China crece. Europa se estanca. Estados Unidos se polariza. Y en Argentina, un asesor presidencial encuesta la tolerancia popular a los regímenes autocráticos. No es una novela distópica: es la foto del presente global. Mientras el mundo multipolar se rearma en torno a modelos pragmáticos de control estatal y eficiencia productiva, las democracias occidentales y latinoamericanas empiezan a mostrar fatiga estructural. Y Argentina —como suele ocurrir— lo vive en carne viva y lo dramatiza más rápido que nadie.
China, el modelo que no gusta, pero funciona
El dato es demoledor: China crecerá más del 5% en 2024, según proyecciones del FMI y del propio gobierno de Xi Jinping. Lo hace en plena guerra comercial, en medio de sanciones tecnológicas y con Occidente intentando aislarla. Pero su fórmula —planificación a largo plazo, control del capital, disciplina estatal— supera en resultados a muchas democracias de mercado libres que hoy no logran crecer ni contener sus propias crisis internas.
El caso chino ya no puede ser ignorado ni despreciado. ¿Por qué? Porque no solo construye infraestructura a un ritmo imparable, sino que produce resultados sociales concretos: educación, tecnología, movilidad social, soberanía energética. Y lo hace sin elecciones multipartidarias, sin libertad de prensa como la conocemos, y con un férreo control del Partido Comunista.
El éxito asiático deja expuesta una pregunta:
¿Y si la democracia liberal no es la única vía hacia el desarrollo?

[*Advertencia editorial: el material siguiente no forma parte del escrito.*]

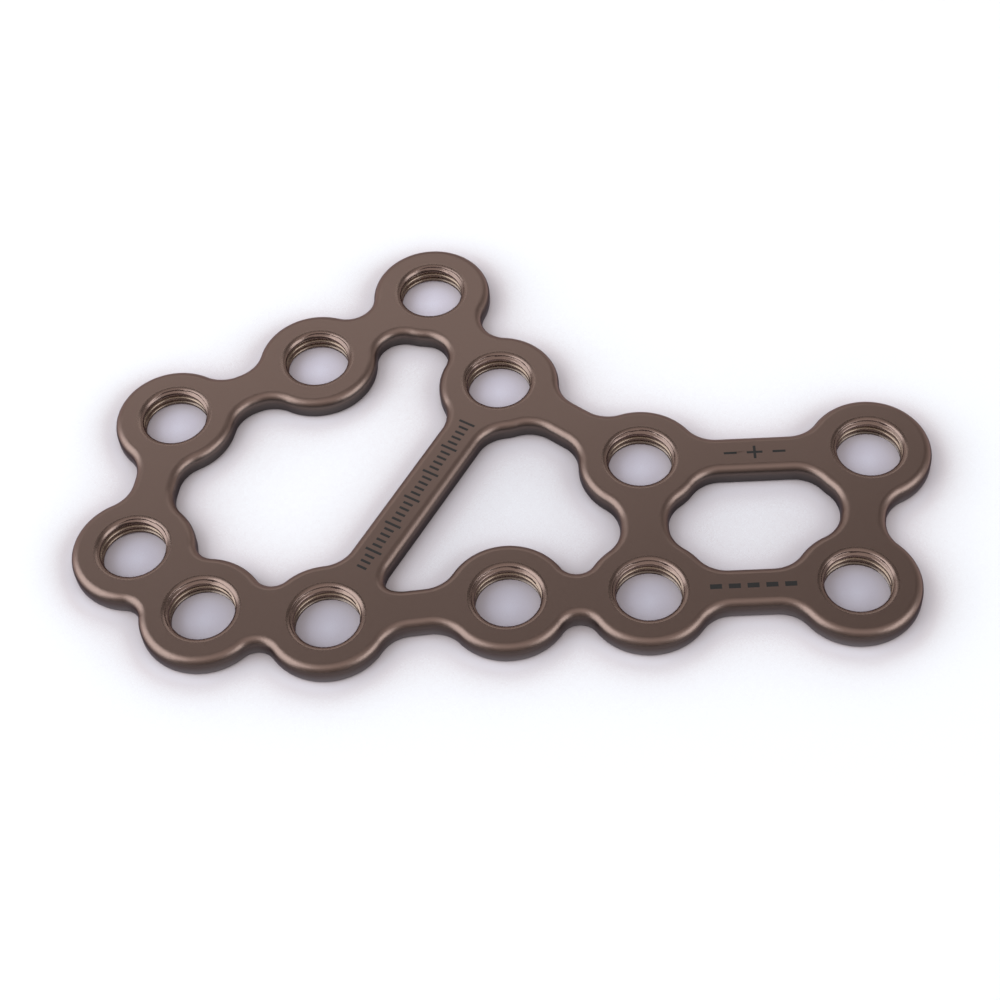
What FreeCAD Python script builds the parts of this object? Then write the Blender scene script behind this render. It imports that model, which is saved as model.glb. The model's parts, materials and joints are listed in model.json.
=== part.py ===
import FreeCAD, Part
import math
import os

# Locking plate for the right heel bone, 60 mm long, cut and rounded from one piece of titanium:
# rings with threaded screw holes, joined by slim webs around three windows.
# Units are millimetres. The bone side lies on Z = 0, and +X runs along the two straight rows of holes.

# Plate section
thickness = 1.5
edge_round = 0.65
bone_edge_round = 0.25

# Rings and their threaded holes
ring_diameter = 8.7
thread_diameter = 5.0
thread_pitch = 0.5
minor_drop = 1.0825
top_mouth_round = 0.5
bone_mouth_round = 0.3

# Webs between the rings, and the hollow curves where they meet the rings
strut_width = 3.1
post_width = 3.35
strut_fillet = 2.4
short_fillet = 1.9
neck_fillet = 1.3
acute_fillet = 0.8

# The bore is left at the crest of the metric head thread
bore_diameter = thread_diameter - minor_drop * thread_pitch
ring_radius = ring_diameter / 2

# Points closer than this are one point
same_point = 1e-6

# The two straight rows of holes, and the post between them
upper_row = -2.16
lower_row = -13.25
post_line = 9.67

# Hole centres, lettered clockwise from the top of the plate
holes = {
    "a": (-5.11, 14.28),
    "b": (-0.17, 5.36),
    "c": (post_line, upper_row),
    "d": (25.65, upper_row),
    "e": (23.62, lower_row),
    "f": (post_line, lower_row),
    "g": (0.18, lower_row),
    "h": (-12.01, -14.28),
    "i": (-20.53, -13.26),
    "j": (-25.65, -7.99),
    "k": (-23.63, 3.43),
    "l": (-13.47, 8.21),
}

# Each web: the two holes that it joins, its width at the waist and the fillet at its ends.
# Between rings that nearly touch, the two fillets are one curve and set the waist by themselves.
webs = [
    ("a", "b", strut_width, short_fillet),
    ("b", "c", strut_width, strut_fillet),
    ("c", "d", strut_width, strut_fillet),
    ("d", "e", strut_width, strut_fillet),
    ("e", "f", strut_width, strut_fillet),
    ("f", "g", strut_width, neck_fillet),
    ("g", "h", strut_width, strut_fillet),
    ("h", "i", strut_width, neck_fillet),
    ("i", "j", strut_width, neck_fillet),
    ("j", "k", strut_width, strut_fillet),
    ("k", "l", strut_width, strut_fillet),
    ("l", "a", strut_width, short_fillet),
    ("b", "h", strut_width, strut_fillet),
    ("c", "f", post_width, strut_fillet),
]

# Outlines, each walked with the open side on the left
rim = "abcdefghijkl"
windows = ["alkjihb", "bhgfc", "cfed"]


def centre(hole):
    """The centre of a hole as a vector."""
    x, y = holes[hole]
    return FreeCAD.Vector(x, y, 0)


def turned(vector, angle):
    """A flat vector turned anticlockwise by an angle in radians."""
    cosine = math.cos(angle)
    sine = math.sin(angle)
    return FreeCAD.Vector(vector.x * cosine - vector.y * sine, vector.x * sine + vector.y * cosine, 0)


def web_between(first, second):
    """The width and fillet of the web that joins two holes."""
    for one, other, width, fillet in webs:
        if {one, other} == {first, second}:
            return width, fillet
    raise ValueError("no web between " + first + " and " + second)


def flank(first, second):
    """The fillet circles on the left of the web from one hole to the next, as (centre, radius)."""
    width, fillet = web_between(first, second)
    start = centre(first)
    span = centre(second).sub(start)
    along = span / span.Length
    across = turned(along, math.pi / 2)
    reach = ring_radius + fillet
    rise = width / 2 + fillet
    foot = math.sqrt(reach ** 2 - rise ** 2)
    if 2 * foot < span.Length:
        near = start + along * foot + across * rise
        far = start + along * (span.Length - foot) + across * rise
        return [(near, fillet), (far, fillet)]
    rise = math.sqrt(reach ** 2 - (span.Length / 2) ** 2)
    return [(start + span / 2 + across * rise, fillet)]


def clockwise_turn(start, end):
    """The clockwise angle from one vector to another, from 0 to a full turn."""
    turn = math.atan2(start.y, start.x) - math.atan2(end.y, end.x)
    return turn % (2 * math.pi)


def crossing_fillet(first, second):
    """The small circle that rounds the corner where two equal fillet circles cross."""
    across = turned(second[0].sub(first[0]), math.pi / 2)
    half = across.Length / 2
    rise = math.sqrt((first[1] - acute_fillet) ** 2 - half ** 2)
    return ((first[0] + second[0]) / 2 + across * (rise / across.Length), acute_fillet)


def circles(loop):
    """The circles that the outline follows in turn. A negative radius turns clockwise."""
    flanks = [flank(loop[n - 1], loop[n]) for n in range(len(loop))]
    followed = []
    for n, hole in enumerate(loop):
        before = flanks[n]
        after = flanks[(n + 1) % len(loop)]
        followed += before
        middle = centre(hole)
        to_before = before[-1][0].sub(middle)
        to_after = after[0][0].sub(middle)
        gap = clockwise_turn(to_before, to_after)
        overlap = clockwise_turn(to_after, to_before)
        if overlap < gap and overlap < math.pi / 2:
            followed.append(crossing_fillet(before[-1], after[0]))
        else:
            followed.append((middle, -ring_radius))
    return followed


def tangent(first, second):
    """The points where a tangent line leaves one circle and meets the next."""
    span = second[0].sub(first[0])
    # Rounding the sine keeps circles that touch exactly tangent
    sine = round((first[1] - second[1]) / span.Length, 9)
    lean = math.asin(sine)
    left = turned(span / span.Length, lean + math.pi / 2)
    return first[0] - left * first[1], second[0] - left * second[1]


def arc(circle, start, end):
    """The edge along a circle between two of its points, on the side that its sign gives."""
    middle, radius = circle
    one = start.sub(middle)
    other = end.sub(middle)
    if radius < 0:
        bend = -clockwise_turn(one, other) / 2
    else:
        bend = clockwise_turn(other, one) / 2
    return Part.Arc(start, middle + turned(one, bend), end).toShape()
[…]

Santiago Caputo lo sabe: por eso pregunta
En este escenario, Santiago Caputo —el estratega en la sombra del presidente Javier Milei— mandó a medir en encuestas una variable tabú: cuánta tolerancia tienen los argentinos a los gobiernos autoritarios si traen orden, seguridad y crecimiento. La consulta no es inocente. Ni aislada. Ocurre mientras la democracia argentina está siendo vaciada de contenido real: el Congreso paralizado, los gobernadores desfinanciados, la Justicia presionada y los medios asfixiados.
El perfil de Patricia Bullrich como ministra de Seguridad —reacia al disenso, adicta al orden de choque, celebrada por los sectores duros— es la pieza clave de ese experimento. No es la “mano firme”: es la médula ideológica del gobierno, la encargada de construir un orden sin instituciones, un orden sin diálogo, un orden sin concesiones.
Y no es casualidad que Jujuy, alineada con Nación, haya designado a un militar como ministro de Seguridad. Se trata de un gesto simbólico, pero también operativo: la provincia se prepara para gobernar el ajuste con disciplina castrense. Las fuerzas policiales y militares se convierten en garantes del nuevo orden libertario que no tolera cortes de ruta, ni huelgas, ni “obstáculos” al mercado.
Democracia formal, autoritarismo funcional
La Argentina de Milei avanza hacia un modelo híbrido: formalmente democrático, pero funcionalmente autoritario. Se vota, sí. Pero se gobierna por decreto. Se debate, pero se criminaliza la protesta. Se respeta la división de poderes, pero se insulta a jueces, legisladores y gobernadores.
El laboratorio Caputo no quiere derrocar la democracia: quiere adaptarla a una era donde la velocidad del ajuste no puede esperar la lentitud de las instituciones.
Este esquema tiene correlato internacional. Lo vemos en Bukele en El Salvador, en Modi en India, en Erdogan en Turquía, en Putin en Rusia. Líderes fuertes, control del relato, estabilidad por encima de libertad. ¿Es eso lo que viene para Argentina?
Conclusión: ¿y si estamos eligiendo otra cosa?
La idea de que libertad, crecimiento y democracia son indivisibles está siendo refutada por los hechos. China crece sin democracia. Las democracias occidentales no crecen. Y en Argentina, el gobierno mide cuánto autoritarismo puede tolerar la población a cambio de seguridad, dólares o silencio.
¿Estamos ante el fin del consenso democrático como única vía de legitimidad?
¿Y si el próximo contrato social no se escribe con votos, sino con resultados?